L’analisi dei genomi antichi conferma quanto riportato dalle tradizioni orali swahili, stando alle quali le città di pietra furono costruite intorno all’anno 1000 d.C., con l’arrivo dei mercanti persiani. Allo stesso tempo, la doppia discendenza asiatica-africana rintracciata nel patrimonio genetico degli individui medievali contraddice le narrazioni perpetuate dall’archeologia coloniale e nega quindi che i popoli mediorientali fossero gli unici veri responsabili della cultura swahili. Quest’evidenza è confermata dai risultati degli studi archeologici che hanno permesso di datare le prime tracce riconducibili alla cultura swahili a un periodo antecedente all’arrivo delle popolazioni mediorientali.

I risultati dello studio hanno inoltre permesso di appurare che la componente mediorientale nel patrimonio genetico degli individui swahili medievali sia stata tramandata prevalentemente da individui di sesso maschile; al contrario, la quasi totalità dei tratti genetici africani sembra essere stata ereditata da antenate donne. Gli autori hanno incrociato quest’evidenza con i dati storici e archeologici che dimostrano che all’epoca della comparsa dei primi villaggi swahili, cioè prima dell’arrivo dei coloni dall’Asia, l’organizzazione sociale fosse matriarcale e matrilocale. È probabile, quindi, che la popolazione africana e quella persiana siano entrate inizialmente in contatto per via degli scambi commerciali e che, successivamente, abbiano cominciato a formarsi anche legami familiari tra le donne a capo delle comunità locali e i mercanti persiani. Ne consegue che queste nuove famiglie miste siano diventate molto potenti dal punto di vista economico e sociale; inoltre, l’organizzazione matriarcale e matrilocale delle comunità medievali dell’Africa orientale spiega il fatto che i figli nati da queste unioni abbiano conservato la cultura e la lingua materna.

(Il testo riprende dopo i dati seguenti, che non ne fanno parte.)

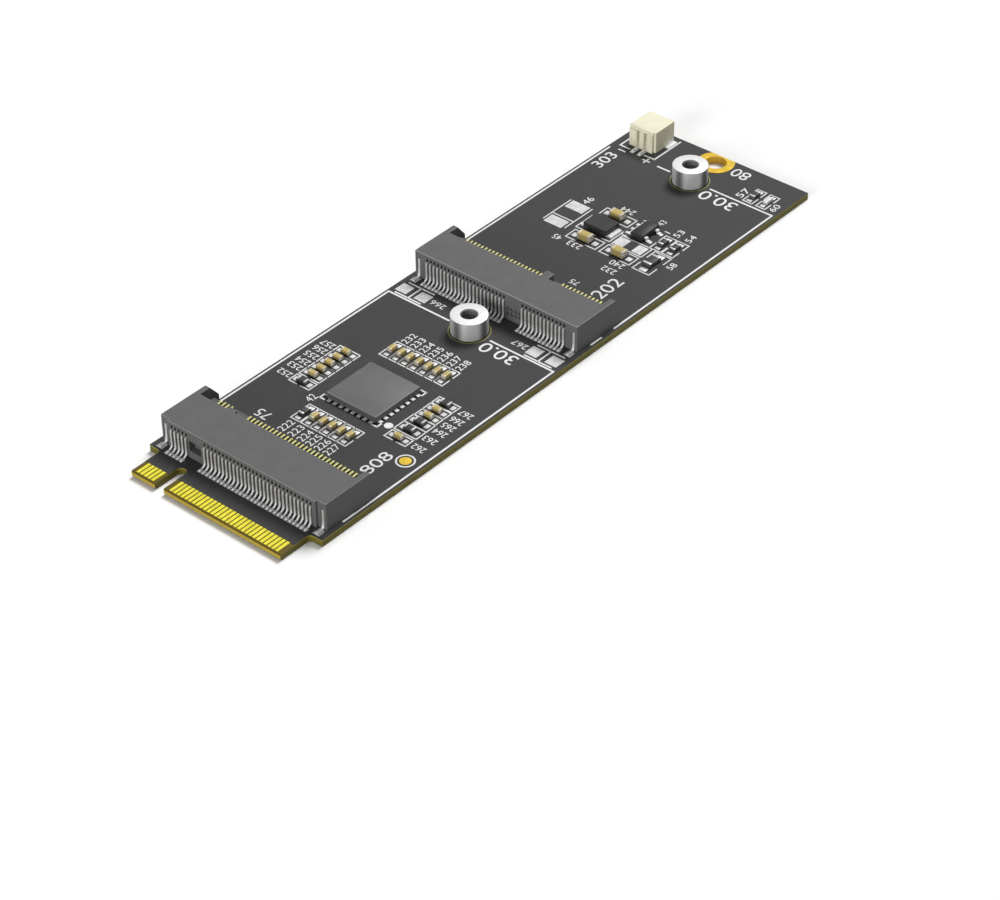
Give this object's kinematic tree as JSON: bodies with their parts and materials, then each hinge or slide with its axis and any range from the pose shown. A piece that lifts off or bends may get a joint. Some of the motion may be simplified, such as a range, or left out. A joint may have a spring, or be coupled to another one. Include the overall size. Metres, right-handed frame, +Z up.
{
  "type": "nvme ssd splitter adapter card",
  "caption": "Long narrow plug-in board with a keyed gold-finger tongue, edge sockets with standoffs, a switch chip, chip parts and a small cable header.",
  "frame": {"origin": "middle of the board on its flat underside", "axes": "+X along the board from the plug-in tongue to the screw-hole end, +Y across it towards the key notch side, +Z up from the underside to the parts"},
  "size_m": [0.0816, 0.023, 0.004],
  "materials": {
    "mask_and_laminate": "dark grey solder mask with a fine satin grain, bare golden laminate at the edges",
    "gold_contact": "bright gold plating",
    "tin_pad": "dull bright tin",
    "plated_steel": "turned, bright nickel plating",
    "socket_plastic": "dark grey moulded plastic, satin",
    "contact_metal": "bright tin-plated spring strip",
    "gilt_contact": "pale gold plating",
    "chip_epoxy": "dark grey epoxy, faint mould grain",
    "black_epoxy": "near black epoxy, satin",
    "capacitor_ceramic": "tan ceramic, slightly waxy",
    "resistor_glaze": "dark glazed film",
    "terminal_tin": "matt tin",
    "led_resin": "milky white resin",
    "header_nylon": "cream nylon, satin",
    "white_ink": "flat white screen print"
  },
  "bodies": {
    "root": {"circuit_board": "mask_and_laminate", "edge_fingers_top": "gold_contact", "edge_fingers_bottom": "gold_contact", "end_hole_plating": "gold_contact", "front_standoff": "plated_steel", "rear_standoff": "plated_steel", "switch_chip": "chip_epoxy", "switch_chip_pads": "tin_pad", "coil_body": "black_epoxy", "coil_terminals": "terminal_tin", "regulator_body": "black_epoxy", "regulator_leads": "contact_metal", "cable_header_housing": "header_nylon", "cable_header_pins": "contact_metal", "cable_header_nails": "contact_metal", "bare_pads": "tin_pad", "module_outline_marks": "white_ink", "small_capacitor_bodies": "capacitor_ceramic", "small_capacitor_terminals": "terminal_tin", "small_resistor_bodies": "resistor_glaze", "small_resistor_terminals": "terminal_tin", "indicator_led_body": "led_resin", "indicator_led_terminals": "terminal_tin", "power_capacitor_bodies": "capacitor_ceramic", "power_capacitor_terminals": "terminal_tin", "large_resistor_body": "resistor_glaze", "large_resistor_terminals": "terminal_tin", "m_key_socket_housing": "socket_plastic", "m_key_socket_upper_contacts": "contact_metal", "m_key_socket_lower_contacts": "gilt_contact", "m_key_socket_hold_down_tabs": "contact_metal", "e_key_socket_housing": "socket_plastic", "e_key_socket_upper_contacts": "contact_metal", "e_key_socket_lower_contacts": "gilt_contact", "e_key_socket_hold_down_tabs": "contact_metal"}
  },
  "joints": []
}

Il prossimo obiettivo di Kusimba è quello di campionare altri dna antichi per ricostruire ancora più nel dettaglio gli incontri e gli eventi che hanno dato vita a un gruppo di popolazioni incredibilmente ampio e diversificato dal punto di vista socioeconomico come quello swahili. Resta inoltre ancora da chiarire se le popolazioni mediorientali e africane si siano incontrate e unite dapprima in un unico luogo – per poi espandersi lungo tutta la costa orientale – o se le prime famiglie miste siano comparse contemporaneamente e indipendentemente in località diverse.

Vale la pena sottolineare, infine, l’importanza di una collaborazione proficua e rispettosa tra ricercatori e popolazioni locali, le quali sono state coinvolte in tutte le fasi dello studio, fin dalla sua progettazione. Solo grazie a un patto di fiducia tra scienziati e cittadini, senza il quale sarebbe impossibile svolgere qualsiasi attività di ricerca in maniera eticamente corretta, è stato finalmente possibile iniziare a decolonizzare la storia delle origini swahili.